Locality
Arctic Slope of Alaska locality USGS 11606, north of Maybe Creek. This locality is a bluff approximately 10 m high on the east side of an unnamed tributary of the Price River. The predominant lithologies are bentonitic clays overlying a silty sandstone capped by coal beds up to 2 m thick, which are in turn overlain by a white-gray medium-grained sandstone. Irregularly dispersed throughout the clay are nodules and sheets of ferruginous limestone (sideritic) which, although light gray when fresh, weather to a rusty brown. With the exception of some poorly preserved plant matter in the upper sandstones, and impressions of platanoid leaves in the power sandtsones, the plant material is confined to these fine-grained iron-rich nodules and is preserved as impressions totally lacking cuticle. There is little evidence of post-mortem decay but many leaves are penetrated by vertical fossil rootlets. Platanoid leaves are most common in siltier/sandier facies.
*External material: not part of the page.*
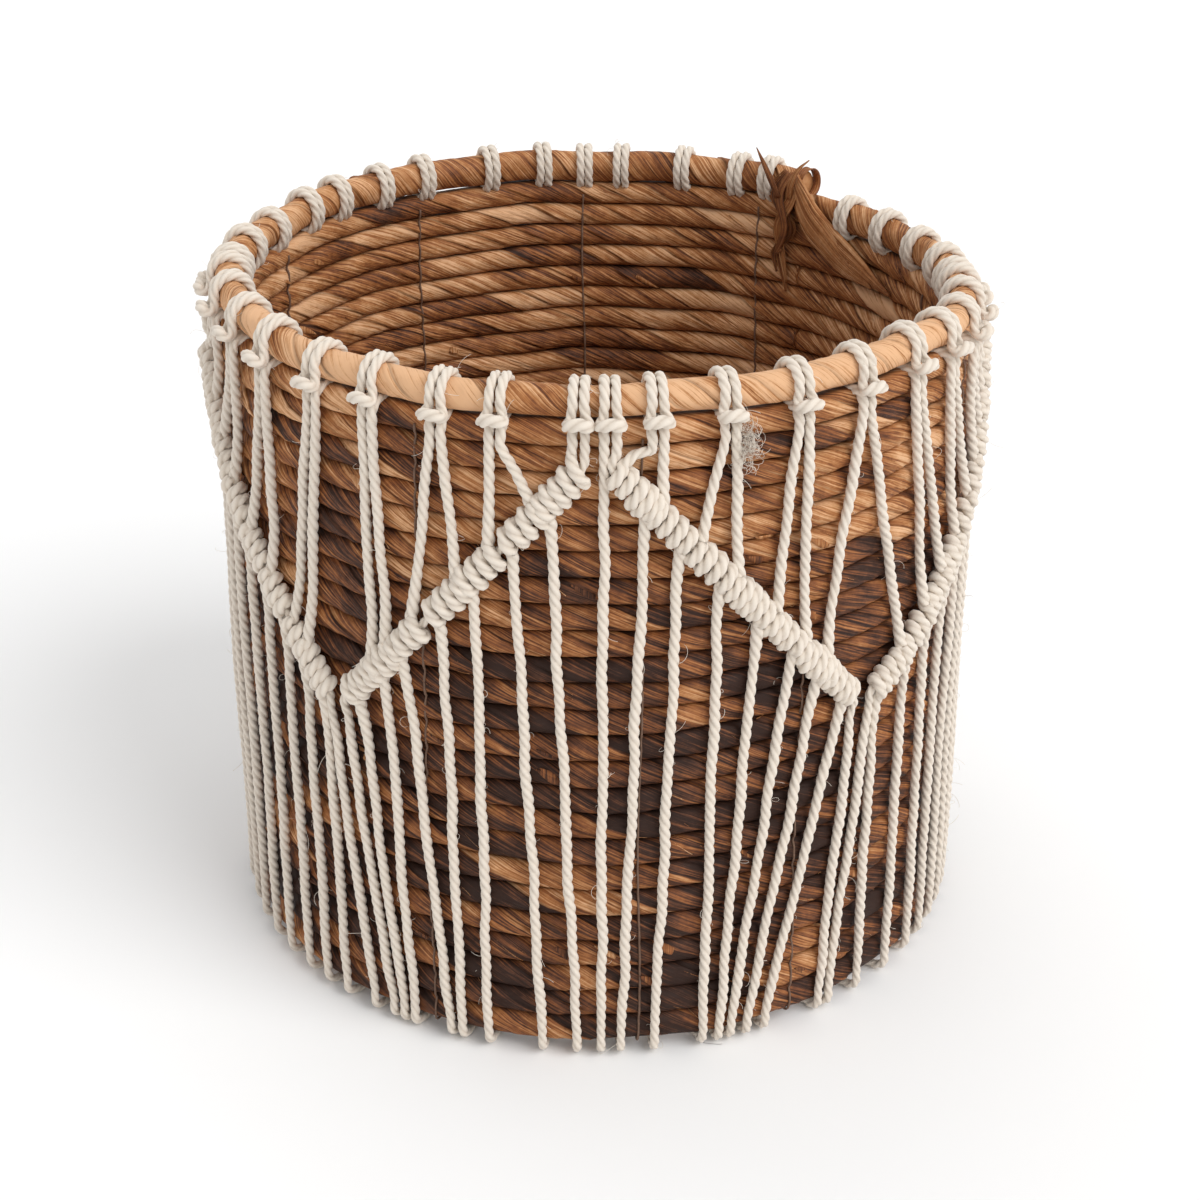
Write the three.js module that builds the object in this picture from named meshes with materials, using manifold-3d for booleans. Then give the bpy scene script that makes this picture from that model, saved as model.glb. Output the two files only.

The uppermost coal surface supports several in situ tree bases each of which is approximately 20 cm in diameter.
Latitude: 69.528329 °N
Longitude: -153.887128 °W
Description
Leaf: simple; symmetrical; wide obovate; apex missing, possibly rounded; base auriculate; margin dentate, teeth with acute apices, concave sides and rounded sinuses, variable in size, margin entire at base; venation imperfect marginal suprabasal actinodromous; primary midvein moderate, more or less straight; a-pectinal veins weakly developed and somewhat thinner than the midvein, arising at an angle of 35° from the midvein, uniformly but very shallowly curved towards the apex with some slightly sinuosity near the margin; a-pectinal abmedials given off at varying angles between 35° and 65° but with no regular change in the angle along length of the pectinals; the most basal abmedial behaves as a b-pectinal and gives off b-abmedials; superior secondaries arising at an angle of 35°, moderate more or less straight or very slightly curved and branched abmedially, the number of branches becoming less towards the apex; inferior secondaries weak, strongly recurved; tertiary veins simple or forked, percurrent, straight or convex, arranged more or less concentrically with the point of departure of the a-pectinals from the midvein in the lower half of the lamina, and at a uniform obtuse angle to the midvein in the upper half of the lamina, at the very base of the leaf tertiaries arise from the midvein and recurve into basal lobes; fourth order veins simple more or less straight and orthogonal or branched, tending towards random reticulation in localized areas.
Remarks
The development of actinodromy in this specimen is very weak and the higher vein orders appear to be poorly organized. Where the a-pectinal veins terminate the margin appears inflated and may be representative of incipient lobing. There is insufficient basal lamina region present to determine the degree of palinactinodromy.
This specimen is essentially the same as that named Crednaria truncatodenticulata by Bell (1963, p. 50; Plate 24, Fig. 1) from the Dunvegan Formation, British Columbia.